The way to fix that imbalance is to “adjust the traditional 66/34 percent split,” he said. “So that is an exercise we have been doing. But at the same time we are also trying to apportion off costs associated with health insurance and other employee benefits, which are currently shared and considered as one group, and trying to apportion them between the town and the schools.”

“The percentages we had last Monday at the meeting were a surprise to some folks. And it took us a bit of effort at the Financial Planning Team to get all of it reconciling properly, and we did that last week, after the Select Board meeting. That should be reflected in the meeting on April 22.”

However, Gilleberto was cautious not to represent that “all is hunky dory with regard to the budget” but he does believe the town and schools are “back on the same page regarding what the number is.”

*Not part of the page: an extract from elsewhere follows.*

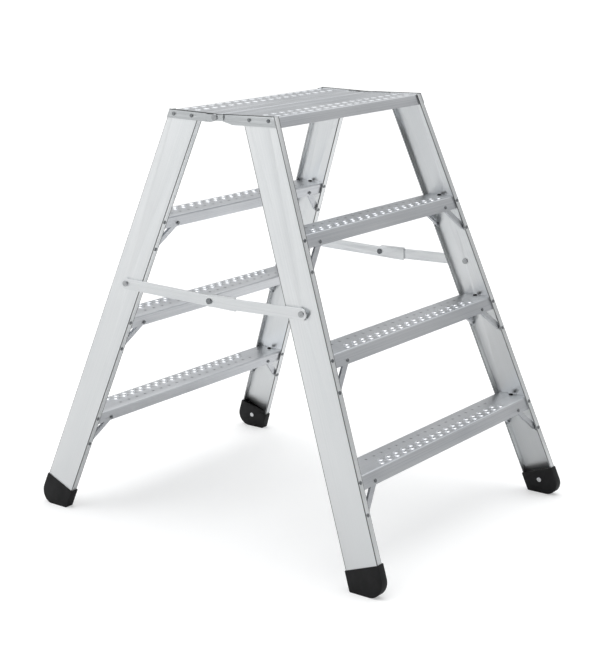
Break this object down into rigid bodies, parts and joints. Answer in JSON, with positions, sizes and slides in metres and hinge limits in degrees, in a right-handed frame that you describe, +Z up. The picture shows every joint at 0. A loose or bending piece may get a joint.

He said this change is not about taking money away from the schools.

“What I am trying to fix with this is, for example, we raised the trash fee (last year) because of the increasing cost of trash removal, but how do you tell a resident that all that money is not actually going to that cost? I’m trying to fix it to a point where every decision we make moving forward adjusts those fees to properly cover the cost they are associated with (and) actually results in a real benefit and the covering of those actual costs. That’s the goal,” he said.

The second piece of the puzzle is the “larger challenges” in the town’s budget compared with more recent years.

“There is a difficult conversation to have in relation to that too, but you can’t really do that until everyone accepts the starting point of what the numbers actually are. I think we are pointed in the right direction,” Gilleberto said.

Gilleberto explained that for discussion purposes, to the Select Board a modified level services budget “would reflect the series of new things that are in the departments’ requests that were reviewed at the hearings. For the School Department, it represents the middle ground between ‘level services’ and their NRPS 2021 plan implementation which calls for a number of new positions being added.”